Peter Cook Biography

Peter Edward Cook (17 November 1937 – 9 January 1995) was an English actor, satirist, writer and comedian. An extremely influential figure in modern British comedy, he is regarded as the leading light of the British satire boom of the 1960s. Cook has been described as "the funniest man who ever drew breath", although his work was also controversial. Cook was closely associated with anti-establishment comedy which emerged in Britain and the United States in the late 1950s.

Cook was born at his parents' house "Shearbridge", in Middle Warberry Road, Torquay, Devon. He was the only son and eldest of the three children of Alexander Edward (Alec) Cook (1906–1984), a colonial civil servant, and his wife Ethel Catherine Margaret, née Mayo (1908–1994). He was educated at Radley College and Pembroke College, Cambridge, where he studied French and German. As a student, Cook initially intended to become a career diplomat like his father, but Britain "had run out of colonies", as he put it. Although politically largely apathetic, particularly in later life when he displayed a deep distrust of politicians of all hues, he did join the Cambridge University Liberal Club.

It was at Pembroke that Cook performed and wrote comedy sketches as a member of the Cambridge Footlights Club, of which he became president in 1960. His hero was fellow Footlights writer and Cambridge magazine writer David Nobbs.

Whilst still at university, Cook wrote for Kenneth Williams, for whom he created an entire West End comedy revue called One Over the Eight, before finding prominence in his own right in a four-man group satirical stage show, Beyond the Fringe, with Jonathan Miller, Alan Bennett and Dudley Moore.

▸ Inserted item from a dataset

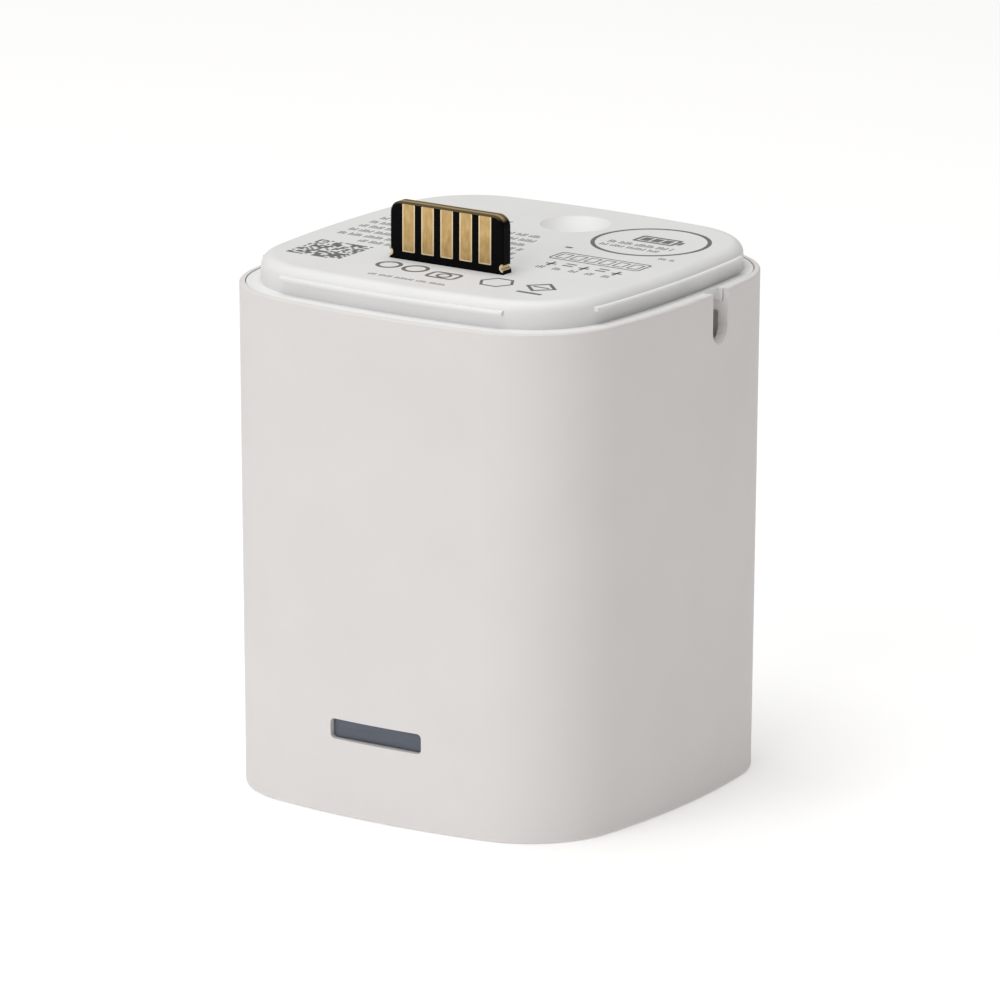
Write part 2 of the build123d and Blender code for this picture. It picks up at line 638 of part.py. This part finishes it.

The show became a great success in London after being first performed at the Edinburgh Festival and included Cook impersonating the Prime Minister, Harold Macmillan. This was one of the first occasions satirical political mimicry had been attempted in live theatre and it shocked audiences. During one performance, Macmillan was in the theatre and Cook departed from his script and attacked him verbally.